If writing instruction works as the prime example of how American education has it wrong, then where do we go from here? Warner proposes three categories of solutions. The first—very much building from his initial discussion of the ills of writing pedagogy—is to reframe our assignments, treating them more as “writing experiences” than as checkpoints to pass through on a well-marked road to good writing. Emphasizing the importance of failure in this learning process, Warner outlines just a few examples of what these writing experiences might look like, including dissecting the logic behind a standup comedian’s act or asking students to provide argumentative evidence for the ongoing debate of whether or not a hot dog is, indeed, a sandwich. Warner’s second solution involves educators offering more thoughtful and constructive criticisms of students’ work, using qualitative and specific terms to evaluate student writing and reassessing our models of assessment (most intriguing to me, Warner proposes giving higher grades based on the quantity of writing that students produce, rather than on the sole outcome of the final product).

credit: John Warner

It is in Warner’s third suggestion for improving students’ writing that readers might experience some frustration with Why They Can’t Write. Warner argues that universities must demonstrate that they value quality writing pedagogy by paying writing instructors more. This point is not only woefully self-evident to anyone who teaches, but it also seems starkly at odds with a conclusion arrived at later on. With a reminder that the Bill Gateses and Mark Zuckerbergs of the world (or “Zuckergates,” as Warner dubs them) have little to do with what actually goes on in the classroom, Warner asserts that investors cannot simply read his book and throw money at the problem. Rather, “change must happen at the grassroots level,” by and among educators who have their particular students in mind. When it comes to writing pedagogy, one size does not fit all, and our students’ writing will be better for it if we reevaluate standardized teaching methods and embrace the mentality that “[t]here will be no single measurement to tell us what’s ‘working.’ We will know it is working if we are doing the work.” Although an inspiring sentiment with respects to the role of a teacher, this conclusion bypasses the more complex policy questions that the book raises. Whether he likes it or not, the changes Warner argues for still necessitate a larger appropriation of funding towards education, whether that comes from the government or from Zuckergatian private investors. In other words, change can—and should—happen at the grassroots level, but its efficacy in terms of resources for teachers’ well-being remains a systemic problem.
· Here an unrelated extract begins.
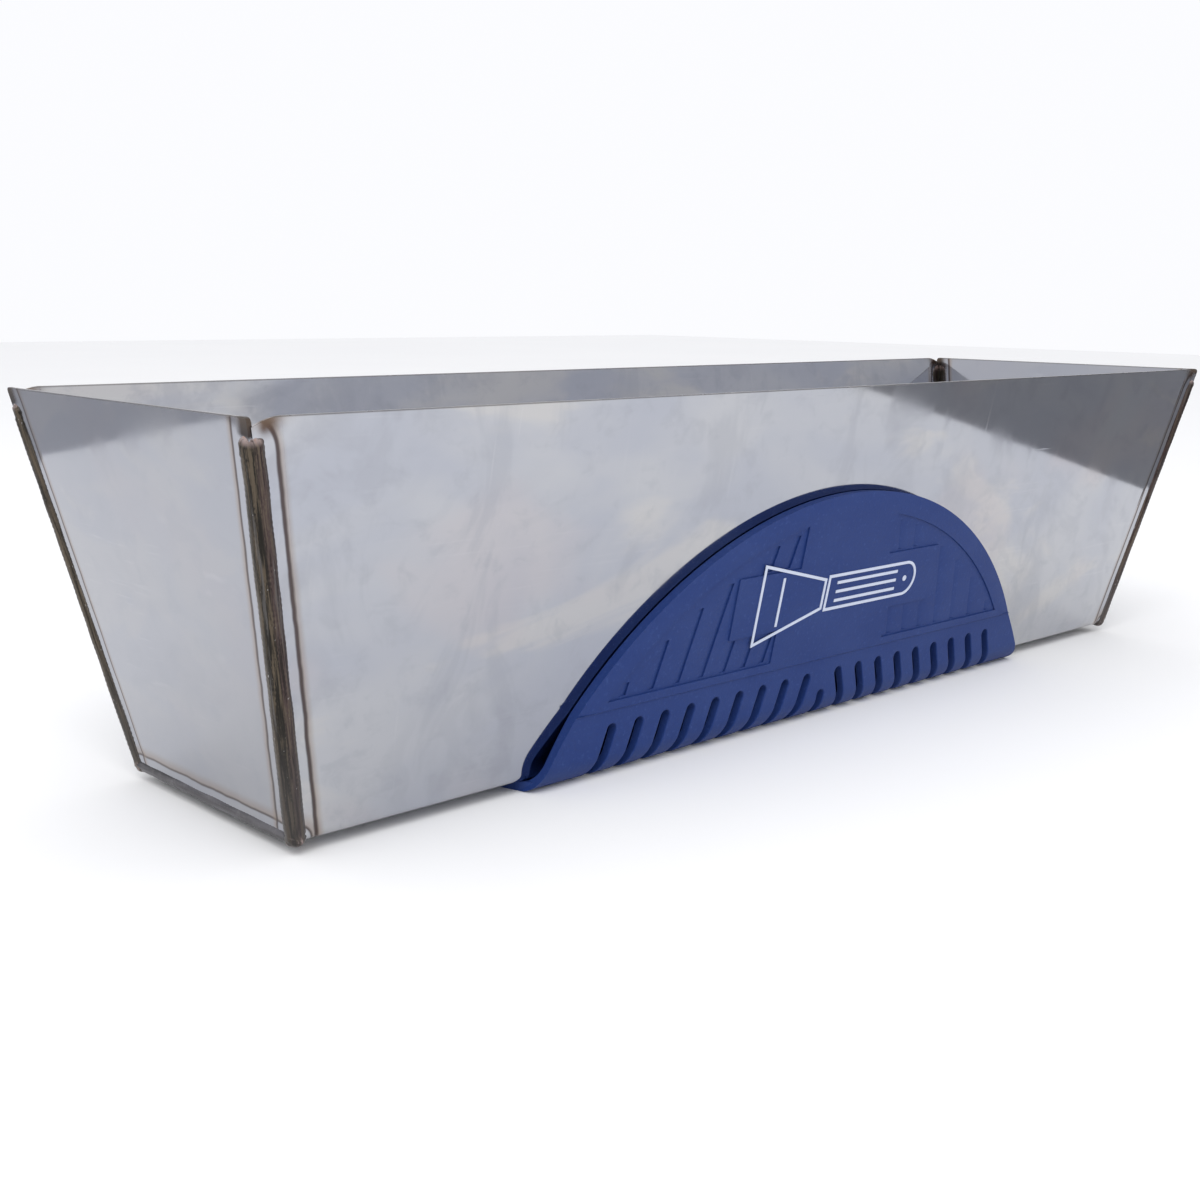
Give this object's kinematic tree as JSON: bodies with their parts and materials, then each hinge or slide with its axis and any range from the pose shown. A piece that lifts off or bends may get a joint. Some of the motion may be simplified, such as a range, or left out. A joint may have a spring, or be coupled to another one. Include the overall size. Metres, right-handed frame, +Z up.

Readers might also find themselves wanting more concrete examples of the sort of pedagogical “writing experiences” that Warner refers to—which is where his companion book, The Writer’s Practice, comes in. Although certain exercises will feel familiar to those who have read Why They Can’t Write, Warner organizes them here within specific categories that are meant to build towards traditional (or less traditional, as the case may be) writing course requirements: development of personal voice and style, analytical writing, research and argumentative writing, as well as other genres such as reviews, proposals, and self-reflection pieces. The back of the book even lists various options for how one might structure a semester-long freshman writing course around these writing experiences.

Together, these two books offer not only the answer as to why students can’t write and how educators can address this problem, but, most crucially, why writing well matters. Although Warner spends much of Why They Can’t Write detailing how some aspects of today’s writing pedagogy is mind-numbing for students, it’s also true that these structures are barely more enriching for the engaged professor. Through his self-deprecating humor and frequent reflections on his own process, Warner pointedly reminds us of the pleasure of writing—the pleasure of chasing one’s own ideas—and the satisfaction this endeavor opens to us. It is that feeling, Warner suggests, that we must strive to teach our students, and it is those lessons that his books outline.